L'Onuci à Abidjan, le 4 avril 2011
ONU/Photo/Basile Zoma
Quand Ban Ki-moon, le secrétaire général des Nations unies a ordonné, à deux reprises, aux forces de l’ONU en Côte d’Ivoire de frapper les positions des forces de Laurent Gbagbo à Abidjan, les officiels onusiens ont déployé beaucoup d’efforts pour ne pas apparaître comme prenant le parti d’Alassane Ouattara et assurer que l’organisation restait neutre et impartiale. « Nous sommes strictement restés dans le mandat donné par le Conseil de sécurité à savoir neutraliser les armes lourdes, justifie Alain Leroy, le chef des opérations de maintien de la paix. Non seulement Laurent Gbagbo n’a pas renoncé à l’usage de ces armes, mais il en a intensifié l’usage, sur les patrouilles de l’ONU et contre les civils dans les quartiers d’Adjamé et d’Attécoubé », ajoute-t-il, rappelant le vote unanime du Conseil de sécurité sur la résolution 1975.

Et les armes lourdes des forces pro-Ouattara ? « S’ils en possèdent, ces armes n’ont pas été utilisées contre nous ou contre des civils », répond Alain Leroy, qui reconnaît qu’à Duékoué, où l’organisation Human Right Watch accuse les soldats pro-Ouattara de massacres, les forces de l’Onuci, trop peu nombreuses, « n’ont pas pu protéger les victimes ».

Photo Otan
Peu après les premières frappes de l’Onuci et de la force française Licorne à Abidjan, Alain Leroy a dû répondre à un feu nourri de questions de diplomates du Conseil de sécurité se demandant si les frappes contre le palais présidentiel et la résidence de Laurent Gbagbo n’allaient pas au-delà du mandat donné à l’ONU. Alain Leroy a assuré que seules les armes se trouvant à proximité de ces bâtiments étaient visées, mais le soupçon de partialité demeure.

Une interprétation juridique des mandats

La Russie a mis publiquement mis en cause la légalité des frappes onusiennes et accusé les Nations unies de « s’ingérer dans un conflit intérieur en soutenant l'une des parties. » L’Afrique du Sud a affiché ses doutes. « Disons que nous avons détruit avec impartialité les armes de Laurent Gbagbo, ironise un diplomate du Conseil qui requiert l’anonymat. Ce n’est pas dans la culture des Nations unies de mener des actions militaires fortes ou de prendre parti dans une guerre civile. La Libye, puis la Côte d’Ivoire, cela commence à faire beaucoup », ajoute-t-il témoignant de « sentiments mêlés » parmi les membres du Conseil dont certains «  s’alarment de cette dérive ».

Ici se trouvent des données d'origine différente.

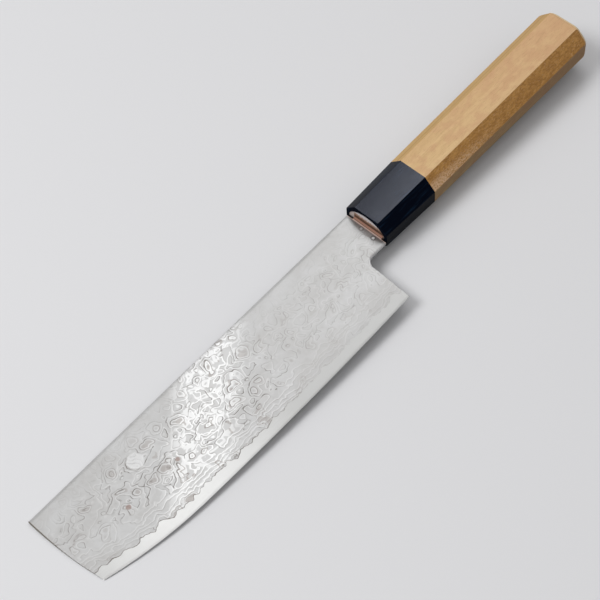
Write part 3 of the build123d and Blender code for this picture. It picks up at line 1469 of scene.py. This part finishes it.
            seam = self.seam_inset(across(-self.heel_depth), side)
            steps = [(step + 1) / self.strip_rows for step in range(self.strip_rows)]
            insets = strip + [blend(strip[-1], seam, step) for step in steps]
            insets += [seam + self.seam_step, seam + self.seam_ramp]
            heights = [settle(inset) for inset in insets]
            steps = [(step + 1) / self.lower_rows for step in range(self.lower_rows - 1)]
            heights += [blend(heights[-1], self.waist.y, step) for step in steps]
            for share_up, shift in self.upper_places():
                top = self.spine(across(self.spine_height_tip))
                heights.append(blend(self.waist.y, top, share_up) + shift)
            for row, y in enumerate(heights):
                x = across(y)
                distance = insets[row] if row < len(insets) else self.edge.distance(x, y)
                points[column, row] = FacePoint(x, y, distance, distance - seam, self.rim_distance(x, y))
        self.seam_row = len(strip) + self.strip_rows
        self.waist_row = self.seam_row + 2 + self.lower_rows - 1
        self.last_column = len(shares) - 1

    def _lay_neck_and_tang(self, points: Layout) -> None:
        """Adds the columns from the choil to the shoulder, and those of the tang.

        Args:
            points: The layout that gets them.
        """
        half = self.neck_columns // 2
        start = math.atan2(self.waist.y - self.choil_y, self.waist.x - self.choil_centre.x)
        feet = []
        for step in range(1, half + 1):
            angle = blend(start, math.pi / 2, step / half)
            feet.append(self.choil_centre + Vector((math.cos(angle), math.sin(angle))) * self.choil_radius)
        for step in range(1, half + 1):
            feet.append(Vector((blend(self.choil_centre.x, self.shoulder_x, step / half), self.neck_foot)))
        places = self.upper_places()
        for step, foot in enumerate(feet):
            for row, (share, shift) in enumerate(places):
                y = blend(foot.y, self.spine(foot.x), share) + shift
                distance = self.edge.distance(foot.x, y)
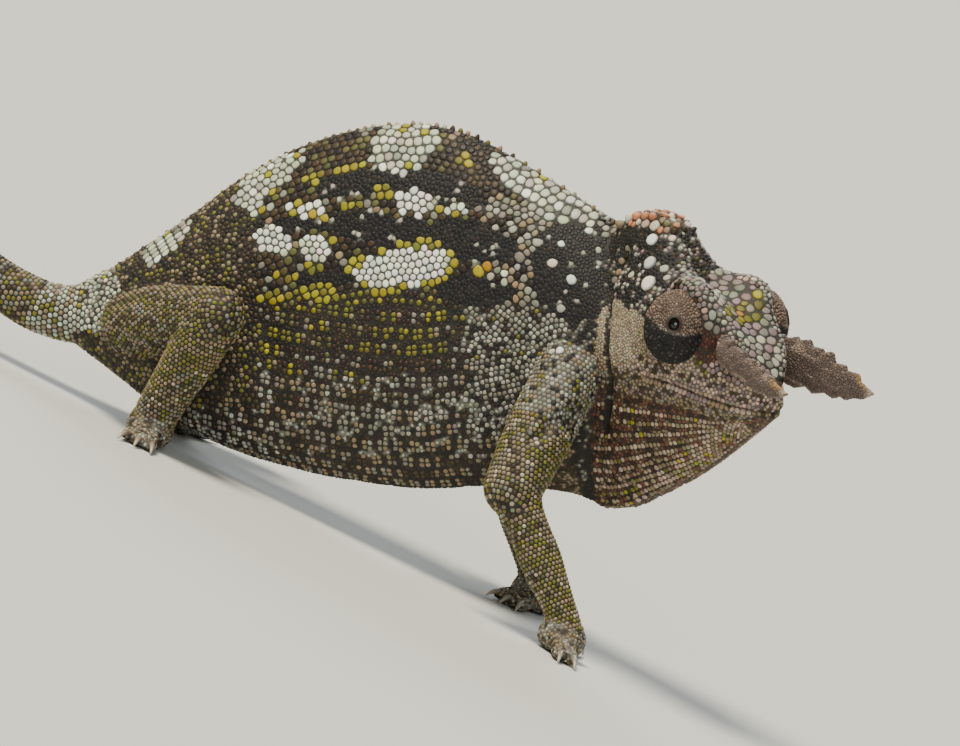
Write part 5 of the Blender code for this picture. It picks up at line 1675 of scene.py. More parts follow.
@dataclass(frozen=True)
class FloorFinish(Finish):
    """Matt painted board of a studio, faintly mottled.

    Attributes:
        name: The material's name.
        colour: Its paint, sRGB.
        cloud: Size of its mottle, millimetres.
    """

    name: str = "matt_board"
    colour: str = "C9CBC6"
    cloud: float = 111.11

    def shader(self, tree: bpy.types.NodeTree) -> bpy.types.Node:
        """One paint colour with a wide, weak mottle."""
        place = new_node(tree, "TexCoord").outputs["Object"]
        cloud = new_node(tree, "TexNoise", {"Scale": 1 / (self.cloud * MM), "Detail": 2.0}, {"Vector": place})
        shade = new_node(tree, "MapRange", {"To Min": 0.97, "To Max": 1.03}, {"Value": cloud.outputs["Fac"]})
        colour = new_node(tree, "VectorMath", {"operation": "SCALE", "Vector": linear(self.colour)},
                          {"Scale": shade.outputs["Result"]})
        return new_node(tree, "BsdfPrincipled", {"Roughness": 0.85}, {"Base Color": colour.outputs["Vector"]})


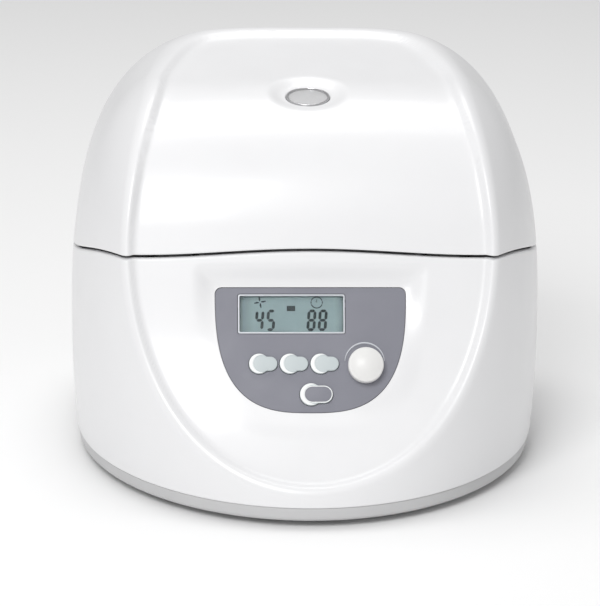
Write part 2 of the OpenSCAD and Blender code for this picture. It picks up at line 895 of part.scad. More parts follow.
module motor_stator() {
    color(dark)
        at_axis(damper_top + motor_plate_t)
            difference() {
                union() {
                    cylinder(h = motor_h - 3, r = motor_r);
                    cylinder(h = motor_h, r = motor_r - 8);
                    translate([0, 0, -motor_plate_t]) cylinder(h = motor_plate_t, r = shaft_r + 5);
                    for (a = [0:30:330])
                        rotate(a) translate([motor_r - 1, -1.5, 2]) cube([3, 3, motor_h - 8]);
                }
                cylinder(h = motor_h + 1, r = shaft_r + running_gap);
            }
}

module drive_shaft() {
    low = damper_top + motor_plate_t + seat_gap;
    color(steel)
        at_axis() {
            translate([0, 0, low]) cylinder(h = nut_z - low, r = shaft_r);
            translate([0, 0, nut_z - 1]) cylinder(h = nut_h - 1, r = thread_r);
        }
}

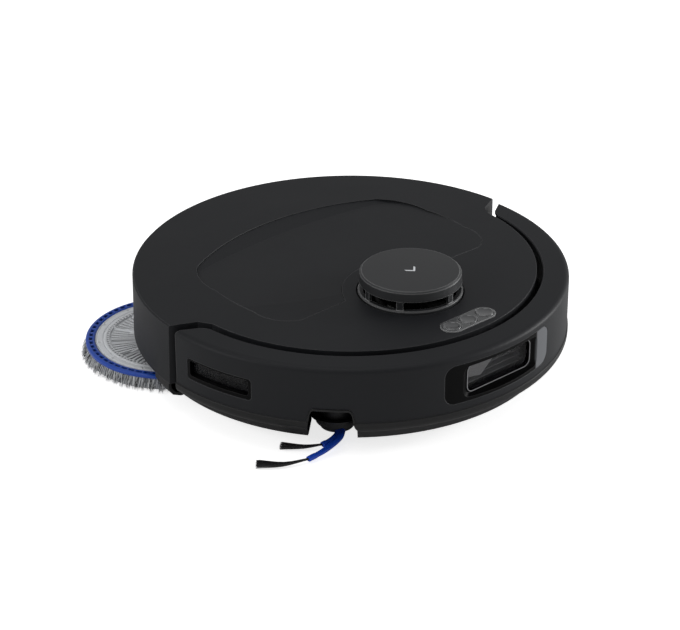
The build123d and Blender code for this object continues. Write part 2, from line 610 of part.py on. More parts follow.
# ---- drive wheels -------------------------------------------------------------------------------
HUB_R = 26.0
TREADS = 28
ARM_X = (88.5, 103.5)
AXLE_R = 3.0
for side, word in ((-1, "right"), (1, "left")):
    inner = WHEEL_X - WHEEL_W / 2
    with BuildPart() as wheel_tyre:
        with BuildSketch(across(side * inner)):
            with Locations((WHEEL_Y, WHEEL_R)):
                Circle(WHEEL_R - 1.8)
        extrude(amount=side * WHEEL_W)
        with BuildSketch(across(side * (inner + 1))):
            with Locations((WHEEL_Y, WHEEL_R)):
                with PolarLocations(WHEEL_R - 1.6, TREADS, start_angle=90):
                    Rectangle(3.2, 3.6)
        extrude(amount=side * (WHEEL_W - 2))
        with BuildSketch(across(side * inner)):
            with Locations((WHEEL_Y, WHEEL_R)):
                Circle(HUB_R)
        extrude(amount=side * WHEEL_W, mode=Mode.SUBTRACT)
    finish(wheel_tyre, f"wheel_tyre_{word}")

    with BuildPart() as wheel_rim:
        with BuildSketch(across(side * (inner + 0.5))):
            with Locations((WHEEL_Y, WHEEL_R)):
                Circle(HUB_R)
        extrude(amount=side * (WHEEL_W - 1))
        with BuildSketch(across(side * (inner + 7))):
            with Locations((WHEEL_Y, WHEEL_R)):
                Circle(HUB_R - 2.5)
                Circle(8, mode=Mode.SUBTRACT)
        extrude(amount=side * WHEEL_W, mode=Mode.SUBTRACT)
        with BuildSketch(across(side * (inner + 6))):
            with Locations((WHEEL_Y, WHEEL_R)):
                with PolarLocations(16, 6):
                    Rectangle(18, 3)
        extrude(amount=side * 12)
        with BuildSketch(across(side * (inner - 1))):
            with Locations((WHEEL_Y, WHEEL_R)):
                Circle(AXLE_R + 0.05)
        extrude(amount=side * (WHEEL_W + 2), mode=Mode.SUBTRACT)
    finish(wheel_rim, f"wheel_rim_{word}")

    with BuildPart() as wheel_arm:
        with BuildSketch(across(side * ARM_X[0])):
            with Locations((WHEEL_Y, WHEEL_R)):
                Circle(17)
            with Locations((PIVOT_Y + 3, PIVOT_Z)):
                Circle(9.5)
            make_hull()
        extrude(amount=side * (ARM_X[1] - ARM_X[0]))
        with BuildSketch(across(side * (ARM_X[0] - 3.6))):
            with Locations((PIVOT_Y, PIVOT_Z)):
                Circle(PIN_R)
        extrude(amount=side * (ARM_X[1] - ARM_X[0] + 8.4))
        with BuildSketch(across(side * ARM_X[1])):
            with Locations((WHEEL_Y, WHEEL_R)):
                Circle(AXLE_R)
        extrude(amount=side * (WHEEL_W + 2.3))
    finish(wheel_arm, f"wheel_arm_{word}")

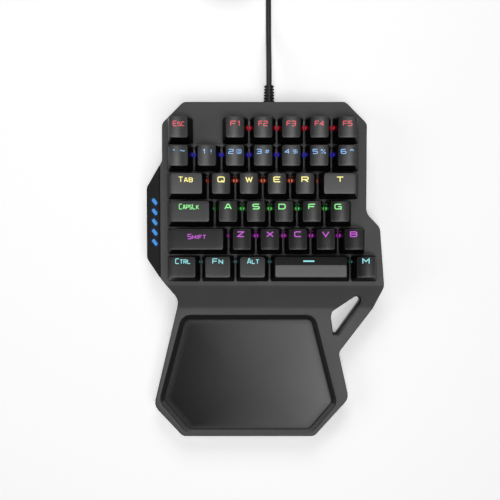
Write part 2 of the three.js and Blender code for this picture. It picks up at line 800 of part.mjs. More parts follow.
// The lead: straight out of the strain relief, down to the desk and back to the coil
const tipY = rearY + bootLength + clearance;
const leadRoute = [
  [leadOffset, tipY, leadHeight],
  [leadOffset, 137, 15.9],
  [leadOffset, 143, 15.3],
  [leadOffset, 149, 13.9],
  [leadOffset, 155, 11.7],
  [leadOffset, 161, 9.0],
  [leadOffset, 167, 6.4],
  [leadOffset, 173, 4.3],
  [leadOffset, 179, 2.9],
  [leadOffset, 187, 2.1],
  [leadOffset, 200, 2.1],
  [leadOffset, 213, 2.1],
  [leadOffset, 226, 2.3],
  [leadOffset, coilStartY - clearance, coilLow],
];

function lead() {
  const curve = new THREE.CatmullRomCurve3(leadRoute.map((p) => new THREE.Vector3(...p)));
  return tube(curve.getSpacedPoints(leadSteps), leadRadius, leadSides);
}

// The coil's line: in and out again layer by layer from the bottom, then off to the plug.
function coilRoute() {
  const turns = coilLayers * turnsInLayer;
  const steps = Math.round(turns * coilSteps);
  const chain = [];
  for (let i = 0; i <= steps; i++) {
    const turn = (turns * i) / steps;
    const layer = Math.min(Math.floor(turn / turnsInLayer), coilLayers - 1);
    const along = turn - layer * turnsInLayer;
    const inward = layer % 2 ? turnsInLayer - along : along;
    let climbed = 0;
    for (let reversal = 1; reversal < coilLayers; reversal++) {
      const middle = reversal * turnsInLayer;
      climbed += THREE.MathUtils.smoothstep(turn, middle - climbTurns / 2, middle + climbTurns / 2);
    }
    const radius = coilOuterRadius - coilPitch * inward;
    const angle = 2 * Math.PI * turn;
    chain.push(new THREE.Vector3(
      coilMiddle.x + radius * Math.cos(angle),
      coilMiddle.y + radius * Math.sin(angle),
      coilLow + coilPitch * climbed,
    ));
  }
  for (let i = 1; i <= tailSteps; i++) {
    const share = i / tailSteps;
    const fall = THREE.MathUtils.smoothstep(share, 0, 1 - 1 / tailSteps);
    chain.push(new THREE.Vector3(
      coilMiddle.x - (tailRun - clearance) * share,
      plugY,
      THREE.MathUtils.lerp(coilHigh, plugHeight / 2, fall),
    ));
  }
  return chain;
}

// The least gap between one stretch of a tube and the stretches more than half a turn away
function leastGap(chain) {
  let least = Infinity;
  for (let i = 0; i < chain.length; i++)
    for (let j = i + coilSteps / 2; j < chain.length; j++)
      least = Math.min(least, chain[i].distanceTo(chain[j]) - 2 * leadRadius);
  return least;
}

// A flat strap round all the turns at the coil's far side from the lead
function coilTie() {
  const near = coilMeanRadius - coilHalfSpread - leadRadius - tieGap;
  const far = coilOuterRadius + leadRadius + tieGap;
  const high = coilHigh + leadRadius + tieGap;
  const middle = coilMiddle.x - (near + far) / 2;
  const loop = (grow) =>
    points(
      rectangle(
        middle, (high + tieThickness) / 2,
        far - near + 2 * grow, high - tieThickness + 2 * grow, leadRadius + grow,
      ),
    );
  const shape = new THREE.Shape(loop(tieThickness));
  shape.holes.push(new THREE.Path(loop(0)));
  const geometry = new THREE.ExtrudeGeometry(shape, { depth: tieWidth, bevelEnabled: false });
  geometry.rotateX(Math.PI / 2);
  geometry.translate(0, coilMiddle.y + tieWidth / 2, 0);
  return geometry;
}

// Plug: a grip with a metal shell and the tongue inside it, lying flat
const plugSection = (width, height, corner) =>
  points(rectangle(0, plugHeight / 2, width, height, corner));

// Draws a section in Y and Z out along -X, from a place on the plug's axis.
function alongPlug(section, start, length) {
  const geometry = new THREE.ExtrudeGeometry(section, { depth: length, bevelEnabled: false });
  geometry.applyMatrix4(new THREE.Matrix4().set(0, 0, -1, 0, -1, 0, 0, 0, 0, 1, 0, 0, 0, 0, 0, 1));
  geometry.translate(start, plugY, 0);
  return geometry;
}

function plugGrip() {
  return alongPlug(new THREE.Shape(plugSection(plugWidth, plugHeight, plugCorner)), plugX, plugLength);
}

const shellStart = plugX - plugLength;

function plugShell() {
  const outside = new THREE.Shape(plugSection(shellWidth, shellHeight, 2 * shellWall));
  outside.holes.push(
    new THREE.Path(plugSection(shellWidth - 2 * shellWall, shellHeight - 2 * shellWall, shellWall)),
  );
  return alongPlug(outside, shellStart, shellLength);
}

function plugTongue() {
  const width = shellWidth - 2 * shellWall - 2 * tongueGap;
  const middle = (plugHeight - shellHeight + tongueThickness) / 2 + shellWall + tongueGap;
  const section = points(rectangle(0, middle, width, tongueThickness));
  return alongPlug(new THREE.Shape(section), shellStart, tongueReach);
}

// Finishes
const finish = (color, roughness, metalness = 0) =>
  new THREE.MeshStandardMaterial({ color, roughness, metalness });
const casePlastic = finish(0x484848, 0.6);
const lowerPlastic = finish(0x1f1f20, 0.65);
const capPlastic = finish(0x3a3a3b, 0.4);
const padPlastic = finish(0x454546, 0.35);
const trimPlastic = finish(0x1c1c1e, 0.25);
const blueLight = finish(0x2f97dd, 0.3);
const switchPlastic = finish(0x2a2a2c, 0.4);
const steel = finish(0x5a5c5e, 0.5, 0.8);
const board = finish(0x143a24, 0.5);
const rubber = finish(0x151515, 0.8);
const leadPlastic = finish(0x1a1a1a, 0.55);
const strap = finish(0x111111, 0.9);
const shellSteel = finish(0xc2c4c6, 0.3, 1);
const tonguePlastic = finish(0xe6e6e4, 0.5);

const keypad = new THREE.Group();

function add(name, geometry, material, parent = keypad) {
  const mesh = new THREE.Mesh(geometry, material);
  mesh.name = name;
  parent.add(mesh);
  return mesh;
}

add("top_cover", geometryOf(upperCover()), casePlastic);
add("bottom_cover", geometryOf(lowerCover()), lowerPlastic);
add("switch_plate", geometryOf(switchPlate()), steel);
add("circuit_board", geometryOf(fieldPlates(boardTop - boardThickness, boardThickness)), board);
add("side_trim", geometryOf(sideTrim()), trimPlastic);
add("side_light_guide", geometryOf(lightGuide()), blueLight);

const panel = new THREE.Group();
panel.applyMatrix4(panelFrame);
keypad.add(panel);
for (let row = 1; row <= rowCount; row++) {
  add(`switch_row_${row}`, switchRow(row), switchPlastic, panel);
}
for (const key of keys) {
  const mesh = add(`key_${key.name}`, keycap(key), capPlastic, panel);
  mesh.position.set(key.x, key.y, skirtHeight);
}

const rest = new THREE.Group();
rest.applyMatrix4(restFrame);
keypad.add(rest);
add("palm_pad", palmPad(), padPlastic, rest);

const footNames = ["rear_left", "rear_right", "front_left", "front_right"];
footPlaces.forEach((at, i) => {
  const foot = prism(footOutline(at, 0), 0, footProud + footSeat);
  add(`foot_${footNames[i]}`, geometryOf(foot), rubber);
});

add("strain_relief", strainRelief(), rubber);
add("cable_run", lead(), leadPlastic);
const coilChain = coilRoute();
console.log(`least gap between the coil's turns: ${leastGap(coilChain).toFixed(2)} mm`);
add("cable_coil", tube(coilChain, leadRadius, coilSides), leadPlastic);
add("cable_tie", coilTie(), strap);
add("plug_grip", plugGrip(), rubber);
add("plug_shell", plugShell(), shellSteel);
add("plug_tongue", plugTongue(), tonguePlastic);

export default keypad;
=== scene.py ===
import math
from functools import partial

import bmesh
import bpy
from mathutils import Matrix, Vector


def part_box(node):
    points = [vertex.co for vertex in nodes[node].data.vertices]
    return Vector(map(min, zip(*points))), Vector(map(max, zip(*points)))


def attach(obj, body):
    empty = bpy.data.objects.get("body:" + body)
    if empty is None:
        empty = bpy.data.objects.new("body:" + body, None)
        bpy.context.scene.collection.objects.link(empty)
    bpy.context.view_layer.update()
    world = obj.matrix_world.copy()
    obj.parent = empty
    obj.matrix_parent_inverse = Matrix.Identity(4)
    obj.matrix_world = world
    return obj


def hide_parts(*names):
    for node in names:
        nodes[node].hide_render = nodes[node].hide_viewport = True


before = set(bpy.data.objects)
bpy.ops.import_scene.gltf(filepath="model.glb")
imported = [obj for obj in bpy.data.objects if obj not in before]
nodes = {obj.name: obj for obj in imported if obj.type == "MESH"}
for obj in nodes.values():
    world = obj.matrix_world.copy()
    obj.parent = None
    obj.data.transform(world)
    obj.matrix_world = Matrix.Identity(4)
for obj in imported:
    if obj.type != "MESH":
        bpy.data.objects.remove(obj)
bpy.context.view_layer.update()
scene = bpy.context.scene
print("frame loaded")

mm = 0.001  # every size below is in millimetres, as on the drawing
toMetres = Matrix.Scale(mm, 4)


# Small helpers

def linked(name, data):
    piece = bpy.data.objects.new(name, data)
    scene.collection.objects.link(piece)
    return piece


# The camera looks straight down, a little left of and behind the middle
camera = {"place": (-10.2, 15.1, 522.5), "lens": 50.93, "sensor": 36}
cameraData = bpy.data.cameras.new("camera")
cameraData.lens, cameraData.sensor_width = camera["lens"], camera["sensor"]
scene.camera = linked("camera", cameraData)
scene.camera.location = Vector(camera["place"]) * mm


def srgb(*levels):  # red, green and blue, or one level for a grey
    shares = [level / 255 for level in (levels if len(levels) == 3 else levels * 3)]
    return (*(share / 12.92 if share <= 0.04045 else ((share + 0.055) / 1.055) ** 2.4 for share in shares), 1)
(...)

Les deux interventions en Libye et en Côte d’Ivoire découlent de la résolution sur la protection des civils dans les conflits armés, adoptée par l’Assemblée générale 2005 et qui donne aux Nations unies la possibilité d’intervenir pour stopper un génocide ou des crimes de guerre. Le concept, repris par une résolution du Conseil de sécurité en 2009, affirme la notion de responsabilité des Etats membres et du droit d’ingérence ou d’intervention « humanitaire » face aux tenants de la souveraineté des Etats. « La protection des civils est au cœur des résolutions sur la Libye et la Côte d’Ivoire, le problème réside dans la mention du recours à ‘toutes les mesures nécessaires’. C’est un langage suffisamment flou pour laisser la place à des interprétations très larges de l’usage de la force militaire », note Phyllis Bennis, de l'Institute for Policy Studies à Washington. «  En Libye, la résolution a été votée pour sauver Benghazi, mais les frappes vont bien au-delà. En Côte d’Ivoire, les forces françaises et onusiennes ont clairement agi aux côtés des forces d’Alassane Ouattara. Il me semble que l’esprit, sinon la lettre de la résolution, n’est pas respecté », poursuit-elle.

Stéphane Crouzat, porte-parole de la mission française à l’ONU, balaye les accusations suscitées par les deux interventions et se réjouit de voir la responsabilité de protection des civils évoquée de plus en plus fréquemment par le Conseil de sécurité. « C’est une véritable avancée, dit-il. Jusqu’ici la protection des civils était un concept en devenir, maintenant cela devient très concret. » Laurent Gbagbo et Mouammar Kadhafi sont peut-être les premiers à faire les frais d’une fermeté nouvelle de l’ONU, longtemps moquée pour sa faiblesse et son incapacité à agir.